-
Notifications
You must be signed in to change notification settings - Fork 17
Understanding The Sample Tables: An Example
This discussion applies to the case where the mp4 file is self-contained, and has an 'mdat' box containing the media data and a 'moov' box containing the metadata that references the media data.
(diagram from ISO/IEC 14496-12 – MPEG-4 Part 12)
Annex A. of ISO/IEC 14496-12 – MPEG-4 Part 12 contains a description of how the media data is laid out within the file as an interleaved set of samples and how the sample table box container (stbl) contains a set of tables that are used to identify the position of individual samples within the file.
The text of the standard document is perfectly well written, but it greatly helps to understand the relationship between the different tables (stco, stsz, stsc etc.) through a worked example with real numerical data. Hence why I've written this page.
First of all some definitions from the standard:
- chunk: contiguous set of samples for one track
- sample: all the data associated with a single timestamp
It is quite possible (and reasonably common) that a chunk only contains one sample, but it seems to be usual for a chunk to contain n-samples where n is a single or double-digit number.
The data for the example comes from a real file that has two tracks (track 1 is a audio track, track 2 is video track) and an mdat section located at 121915 bytes from the start of the file. The file I used was a actually a test file hevcds_1080p60_Main10_8M.mp4 from GPAC.
Each track has an stbl container and hence it's own set of sample tables.
Gives a byte offset for each chunk from the start of the file.
for track 1 the start of the table looks like this:
Has header:
{"size": 1312, "type": "stco"}
Has values:
{
"version": 0,
"flags": "0x000000",
"entry_count": 324,
"entry_list": [
{ "chunk_offset": 121923 } ,
{ "chunk_offset": 897412 } ,
{ "chunk_offset": 1170432 } ,
{ "chunk_offset": 1426814 } ,
and for track 2 the start of the table looks like this:
Has header:
{"size": 1224, "type": "stco"}
Has values:
{
"version": 0,
"flags": "0x000000",
"entry_count": 302,
"entry_list": [
{ "chunk_offset": 130635 },
{ "chunk_offset": 904603 },
{ "chunk_offset": 1177851 },
{ "chunk_offset": 1434346 },
So the first chunk of track 1 (byte offset 121923) starts immediately after the 8 bytes of the mdat header (this is not always the case, sometimes there appears to be some kind of pre-amble at the start of the mdat before the referenced chunks) and is followed by the first chunk of track 2 which in turn is followed by the second chunk of track 1 and so on.

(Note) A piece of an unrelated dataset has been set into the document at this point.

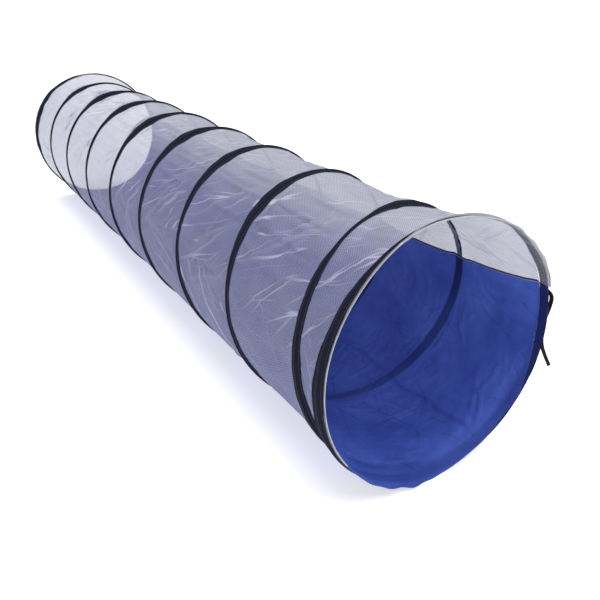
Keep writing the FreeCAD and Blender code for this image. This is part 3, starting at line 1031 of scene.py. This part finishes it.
def make_fabric():
    """Net, nylon and seam tapes of every span."""
    fabric = Fabric()
    floor = slice(0, fabric.left_column + 1)
    net = slice(fabric.left_column, fabric.last_column + 1)
    panels = (
        ("net", net, NET, "net", NET_ANGLES),
        ("floor", floor, NYLON, "nylon_floor", FLOOR_ANGLES),
    )
    for number in range(1, TURNS + 1):
        for kind, columns, material, slot, (first, last) in panels:
            panel = fabric.panel(f"{kind}_cloth_{number}", number, columns)
            paint(panel, material)
            squash_span(panel, number, panel_limits)
            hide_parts(f"{kind}_panel_{number}")
        for side, column in (("left", fabric.left_column), ("right", 0)):
            seam = fabric.seam(f"seam_{side}_strip_{number}", number, column)
            paint(seam, SEAM)
            squash_span(seam, number, panel_limits)
            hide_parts(f"seam_{side}_{number}")


make_fabric()


# -------------------- casings and wires

# Places across half a tape's width, from its middle at 0 to its edge at 1.
HALF_TAPE_STEPS = (0.15, 0.3, 0.48, 0.72, 0.93, 1.0)
TAPE_STEPS = tuple(-step for step in HALF_TAPE_STEPS[::-1]) + (0.0,) + HALF_TAPE_STEPS

# The tape's thickness at its edges, its gap to the cloth and how wide its raised middle is.
TAPE_EDGE = 0.0012
TAPE_GAP = 0.0005
BULGE_SPREAD = 0.42
BELOW_CAD_TOP = 0.0006

# How much a tape's edges wander, as a share of its width, and how far they lift in places.
EDGE_WANDER = 0.06
EDGE_LIFT = 0.0007
TURN_UNEVENNESS = 1.2
RING_UNEVENNESS = 3.2

# A ring's tape ends this far from the lip of the opening, more or less.
LIP_GAP = 0.0014
LIP_WANDER = 0.0004

# The helix starts beside the front ring's tape, this much further out than the rest of it.
START_LIFT = 0.0008

# Waves in the edges of tapes and hems, as how many go once round.
SLOW_WAVES = (1, 2, 3, 5)
QUICK_WAVES = (9, 13, 17, 22, 31)

TURN_ROWS = 260
WIRE_SIDES = 8


def tape_tube(name, turns, along, fabric_radius, outside_radius, height, seed, unevenness,
              lean, spread, lip_side=None):
    """Tape folded over the wire, with a raised middle and flat stitched edges.

    turns counts turns from the bottom, and along is where the wire is at each of them.
    unevenness scales how much the edges wander. lean is in degrees about the wire. A ring's
    tape joins up, and reaches the lip of the opening on its lip side: 0 front, 1 rear.
    """
    closed = lip_side is not None
    cosine = np.cos(np.radians(lean))
    sine = np.sin(np.radians(lean))
    wandering = [wander(turns, SLOW_WAVES + QUICK_WAVES, seed + side) for side in (0, 1)]
    lift = [np.maximum(wander(turns, SLOW_WAVES + QUICK_WAVES[:2], seed + 2 + side), 0)
            for side in (0, 1)]
    rise = outside_radius - fabric_radius - TAPE_EDGE - TAPE_GAP - BELOW_CAD_TOP
    section = [(step, True) for step in TAPE_STEPS] + [(step, False) for step in TAPE_STEPS[::-1]]
    points = []
    widths = []
    for step, outer in section:
        side = 0 if step < 0 else 1
        half = spread * TAPE_WIDTH / 2 * (1 + EDGE_WANDER * unevenness * wandering[side])
        if side == lip_side:
            half = RING_MIDDLE - LIP_GAP + LIP_WANDER * wandering[side]
        across = step * half
        bulge = rise * math.exp(-((step / BULGE_SPREAD) ** 2))
        raised = lift[side] * EDGE_LIFT * unevenness * max(abs(step) - 0.3, 0) / 0.7
        out = TAPE_GAP + raised + (TAPE_EDGE + bulge if outer else 0)
        if not closed:
            out = out + START_LIFT * (1 - smoothstep(0.03, 0.09, turns))
        points.append(round_point(
            turns * 360,
            along + across * cosine - out * sine,
            fabric_radius + across * sine + out * cosine,
            height,
        ))
        widths.append(across)
    points = on_floor(np.stack(points, 1))
    widths = np.stack(widths + widths[:1], 1)
    once_round = 2 * math.pi * outside_radius
    uvs = uv_grid((turns * once_round)[:, None], widths)
    if closed:
        uvs = np.concatenate([uvs, uvs[:1] + (once_round, 0)])
    return grid_mesh(name, points, uvs, wrap_rows=closed, wrap_columns=True, caps=not closed)


def wire_tube(name, turns, along):
    """A round wire along one turn of the helix."""
    points = np.stack([
        round_point(
            turns * 360,
            along - WIRE_RADIUS * math.sin(turn),
            WIRE_LINE + WIRE_RADIUS * math.cos(turn),
            TURN_HEIGHT,
        )
        for turn in around(WIRE_SIDES)
    ], 1)
    across = np.linspace(0, 2 * math.pi * WIRE_RADIUS, WIRE_SIDES + 1)
    uvs = uv_grid((turns * 2 * math.pi * WIRE_LINE)[:, None], across)
    return grid_mesh(name, points, uvs, wrap_columns=True, caps=True)


def make_turns():
    """The tape and the wire of every turn of the helix."""
    for number in range(1, TURNS + 1):
        turns = number - 1 + np.linspace(0, 1, TURN_ROWS + 1)
        along = helix_place(turns)
        tape = tape_tube(f"turn_tape_{number}", turns, along, TURN_FABRIC, TURN_RADIUS,
                         TURN_HEIGHT, SEED + 30, TURN_UNEVENNESS, turn_lean(turns), TAPE_SPREAD)
        paint(tape, CASING)
        squash_span(tape, number, turn_limits)
        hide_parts(f"casing_turn_{number}")
        wire = wire_tube(f"turn_wire_{number}", turns, along)
        paint(wire, STEEL)
        squash_span(wire, number, turn_limits)
        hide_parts(f"spring_turn_{number}")


make_turns()


# -------------------- the two ends

EDGE_CELLS = 140
RING_ROWS = 320

# How far the fabric is turned back over the casing, where it is only just turned.
SHORT_FLAP = 0.0028

# The bend of the fabric's folded edge, as (inwards, outwards) from its outer side, in folds.
FOLD = 0.0017
FOLD_BEND = ((0.5, 0.0), (-0.35, -0.35), (-0.6, -1.0), (-0.35, -1.65), (0.5, -2.0))

# An edge that stands out beyond the ring also flares by this share of how far it does.
FLARE = 0.25

# How uneven an edge is, as a share of how far it stands out, and how far it flutters.
EDGE_UNEVENNESS = 0.22
FLUTTER = 0.0009
FLAP_LIFT = 0.0006

TRIM_SIDES = 12
TRIM_WIDTH = 0.0032
TRIM_THICKNESS = 0.0024
TRIM_DEPTH = 0.0004
TRIM_HEIGHT = 0.0018


class End:
    """One open end of the tunnel. Depth is measured inwards from its edge."""

    def __init__(self, name):
        self.name = name
        self.body = f"{name}_end"
        self.inwards = 1 if name == "front" else -1
        self.edge = FRONT if name == "front" else REAR
        self.seed = SEED + (60 if name == "front" else 80)
        self.tape_spread = RING_TAPE_SPREAD[name]

    def place(self, depth):
        return self.edge + self.inwards * depth

    def carried(self, depth, angles):
        """How far outwards the leaning tape carries the fabric at a depth."""
        behind_wire = self.inwards * (depth - RING_MIDDLE)
        return leaning(behind_wire, self.lean(angles))

    def lean(self, angles):
        """The lean of this ring's tape at an angle."""
        return swellings(angles % 360, RING_LEAN[self.name])

    def tape_height(self, depth):
        """How high the ring's tape stands at a depth, above its flat edges."""
        step = (depth - RING_MIDDLE) / (self.tape_spread * TAPE_WIDTH / 2)
        return (RING_RADIUS - RING_FABRIC - 2 * FOLD) * np.exp(-((step / BULGE_SPREAD) ** 2))


def net_reach(angles):
    """How far the net's edge stands out beyond the ring: most over the top right."""
    return 0.0004 + 0.0096 * smoothstep(150, 215, angles)


def floor_reach(angles):
    """How far the nylon's edge stands out beyond the ring: it droops at the bottom left.

    At the right it is drawn in a little, so that the casing's edge shows.
    """
    droop = np.exp(-(((angles - 20) / 22) ** 2))
    return 0.0130 * droop - 0.0040 * (1 - smoothstep(-45, -5, angles))


def net_flap(angles):
    """How far the net is turned back over the casing: all the way over the top right."""
    return SHORT_FLAP + 0.0300 * smoothstep(150, 178, angles)


def floor_flap(angles):
    """How far the nylon is turned back over the casing: only just."""
    return SHORT_FLAP + 0 * angles


def floor_band(angles):
    """How deep the ring's casing is painted dark on the nylon, as the tape showing through and its
    painted shade: all of it at the right, then less.
    """
    return -0.030 + (HEM + 0.030) * (1 - smoothstep(-95, -10, angles))


def no_band(angles):
    """No casing shade is painted on the net."""
    return 0 * angles - 1.0


def hem_shade(angles):
    """How dark the ring's casing is painted on the nylon hem, as the tape showing through and its
    painted shade: most at the right.
    """
    return 1 - 0.75 * smoothstep(-80, -20, angles)


def hem_sheet(end, name, limits, reach, flap_length, band_width):
    """The fabric inside the ring, and its edge turned out over the front of the ring.

    Gives also its angles, how far its edge stands out at each, and how deep it was cut.
    """
    angles = np.linspace(*limits, EDGE_CELLS + 1)
    uneven = wander(angles / 360, SLOW_WAVES + QUICK_WAVES, end.seed)
    edge = reach(angles) * (1 + EDGE_UNEVENNESS * uneven)
    flap = flap_length(angles)
    outer = RING_FABRIC + 2 * FOLD
    profile = []
    for share in np.linspace(1, 0.125, 8):
        depth = flap * share - edge
        profile.append((depth, outer + FLAP_LIFT * share + end.tape_height(depth)))
    profile += [(FOLD * inwards - edge, outer + FOLD * out) for inwards, out in FOLD_BEND]
    profile.append(((HEM * 0.35 - edge) / 2, RING_FABRIC))
    profile += [(HEM * share + 0 * angles, RING_FABRIC) for share in (0.35, 0.6, 0.8, 1.0)]
    flutter = wander(angles / 360, QUICK_WAVES, end.seed + 5) * FLUTTER
    points = []
    for depth, radius in profile:
        fluttering = flutter * np.clip(-depth / 0.01, 0, 1)
        moved = fluttering + FLARE * np.maximum(-depth, 0) + end.carried(depth, angles)
        points.append(round_point(angles, end.place(depth), radius + moved, RING_HEIGHT))
    points = on_floor(np.stack(points))
    steps = np.linalg.norm(np.diff(points, axis=0), axis=-1).mean(axis=1)
    walked = np.append(0, np.cumsum(steps))
    uvs = uv_grid(np.radians(angles) * RING_FABRIC, walked[:, None])
    depths = np.stack([depth for depth, _ in profile])
    values = {
        "crease": np.zeros(depths.shape),
        "band": np.broadcast_to(hem_shade(angles), depths.shape),
        "from_casing": depths - band_width(angles),
    }
    if end.inwards < 0:
        points, uvs = points[::-1], uvs[::-1]
        values = {label: numbers[::-1] for label, numbers in values.items()}
    cut_depth = HEM + float(np.mean(edge + flap))
    return grid_mesh(name, points, uvs, values=values), angles, edge, cut_depth


def make_trim(end, angles, edge):
    """The net's overlocked edge: a flat bead of thread round its fold."""
    centre = TRIM_DEPTH - edge
    flared = FLARE * np.maximum(edge, 0) + end.carried(centre, angles)
    radius = RING_FABRIC + TRIM_HEIGHT + flared
    points = []
    sides = []
    for turn in around(TRIM_SIDES):
        side = TRIM_WIDTH / 2 * math.cos(turn)
        out = radius + TRIM_THICKNESS / 2 * math.sin(turn)
        points.append(round_point(angles, end.place(centre + side), out, RING_HEIGHT))
        sides.append(side)
    points = on_floor(np.stack(points, 1))
    uvs = tube_uvs(np.radians(angles) * RING_FABRIC, sides)
    trim = grid_mesh(f"{end.name}_edge_bead", points, uvs, wrap_columns=True, caps=True)
    paint(trim, TRIM)
    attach(trim, end.body)
    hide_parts(f"{end.name}_trim")
    return trim


HEMS = (
    ("net", NET_ANGLES, net_reach, net_flap, no_band, HEM_NET, "net"),
    ("floor", FLOOR_ANGLES, floor_reach, floor_flap, floor_band, NYLON, "nylon_floor"),
)


def make_end(end):
    """Ring casing, hems and trim of one end. The wire in the ring stays the CAD's."""
    turns = np.linspace(0, 1, RING_ROWS, endpoint=False)
    tape = tape_tube(f"{end.name}_ring_tape", turns, end.place(RING_MIDDLE + 0 * turns),
                     RING_FABRIC, RING_RADIUS, RING_HEIGHT, end.seed, RING_UNEVENNESS,
                     end.lean(turns * 360), end.tape_spread, 0 if end.inwards > 0 else 1)
    paint(tape, CASING)
    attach(tape, end.body)
    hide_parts(f"{end.name}_ring_casing")
    ring_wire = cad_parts[f"{end.name}_ring_wire"].data
    ring_wire.materials.clear()
    ring_wire.materials.append(STEEL)

    for kind, limits, reach, flap, band, material, slot in HEMS:
        name = f"{end.name}_{kind}_edge"
        hem, angles, edge, depth = hem_sheet(end, name, limits, reach, flap, band)
        paint(hem, material)
        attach(hem, end.body)
        trims = [make_trim(end, angles, edge)] if kind == "net" else []
        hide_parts(f"{end.name}_hem_{kind}")


for end_name in ("front", "rear"):
    make_end(End(end_name))


# -------------------- floor, light and world

FLOOR_HALF = 400.0
FLOOR_GLOW = 0.55
SOFT_LIGHT = 0.46
SEEN_WHITE = 1.0

# Each lamp is (name, strength, width in degrees, tilt from overhead, heading).
LAMPS = (("key", 2.6, 60, 14, 40), ("fill", 0.45, 50, 62, -30))


def make_floor():
    """A plain white floor that glows a little, so that it looks like the paper it stands for."""
    shader = Shader("studio_floor")
    place = shader.node("TexCoord").outputs["Object"]
    grey = shader.mix(shader.noise(place, 0.5, 2.0), (0.78, 0.78, 0.78, 1), (0.80, 0.80, 0.80, 1))
    diffuse = shader.node("BsdfDiffuse", {"Color": grey}).outputs[0]
    glow = shader.node("Emission", {"Color": (1, 1, 1, 1), "Strength": FLOOR_GLOW}).outputs[0]
    material = shader.surface(shader.node("AddShader", {0: diffuse, 1: glow}).outputs[0])
    mesh = bpy.data.meshes.new("studio_floor")
    corners = [(FLOOR_HALF * x, FLOOR_HALF * y, 0) for x, y in ((-1, -1), (1, -1), (1, 1), (-1, 1))]
    mesh.from_pydata(corners, [], [(0, 1, 2, 3)])
    floor = new_object("studio_floor", mesh)
    floor.data.materials.append(material)


def make_world():
    """The paper behind the tunnel is seen white, though it gives only a soft light."""
    world = bpy.data.worlds.new("studio")
    world.use_nodes = True
    nodes = world.node_tree.nodes
    links = world.node_tree.links
    choice = nodes.new("ShaderNodeMixShader")
    links.new(nodes.new("ShaderNodeLightPath").outputs["Is Camera Ray"], choice.inputs[0])
    given = nodes["Background"]
    seen = nodes.new("ShaderNodeBackground")
    for socket, background, strength in ((1, given, SOFT_LIGHT), (2, seen, SEEN_WHITE)):
        background.inputs["Color"].default_value = (1.0, 1.0, 1.0, 1)
        background.inputs["Strength"].default_value = strength
        links.new(background.outputs[0], choice.inputs[socket])
    links.new(choice.outputs[0], nodes["World Output"].inputs["Surface"])
    bpy.context.scene.world = world


def make_lamps():
    for name, strength, width, tilt, heading in LAMPS:
        lamp = bpy.data.lights.new(name, "SUN")
        lamp.energy = strength
        lamp.angle = math.radians(width)
        sun = new_object(name, lamp)
        sun.rotation_euler = (math.radians(tilt), 0, math.radians(heading))


make_floor()
make_world()
make_lamps()
bpy.context.scene.view_settings.view_transform = "Standard"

Track 1 comprises 324 chunks and track 2 302 chunks so the chunks are not completely interleaved between tracks and some track 1 chunks are adjacent to other track 1 chunks
This table is used to work out how many samples a a given chunk contains.
for track 1 the table looks like this:
Has header:
{"size": 52, "type": "stsc"}
Has values:
{ "version": 0,
"flags": "0x000000",
"entry_count": 3,
"entry_list": [
{ "first_chunk": 1,
"samples_per_chunk": 12,
"samples_description_index": 1 } ,
{ "first_chunk": 2,
"samples_per_chunk": 11,
"samples_description_index": 1 } ,
{ "first_chunk": 324,
"samples_per_chunk": 5,
"samples_description_index": 1 }
]
}
and for track 2 the start of the table looks like this:
Has header:
{"size": 1180, "type": "stsc"}
Has values:
{
"version": 0,
"flags": "0x000000",
"entry_count": 97,
"entry_list": [
{ "first_chunk": 1,
"samples_per_chunk": 31,
"samples_description_index": 1 },
{ "first_chunk": 2,
"samples_per_chunk": 30,
"samples_description_index": 1 },
{ "first_chunk": 17,
"samples_per_chunk": 29,
"samples_description_index": 1 },
{ "first_chunk": 18,
"samples_per_chunk": 28,
"samples_description_index": 1 },
From this we ascertain that track 1/chunk 1 contains 12 contiguous samples, track 1/chunk 2 contains 11 samples and all other track 1 chunks will contain 5 samples each.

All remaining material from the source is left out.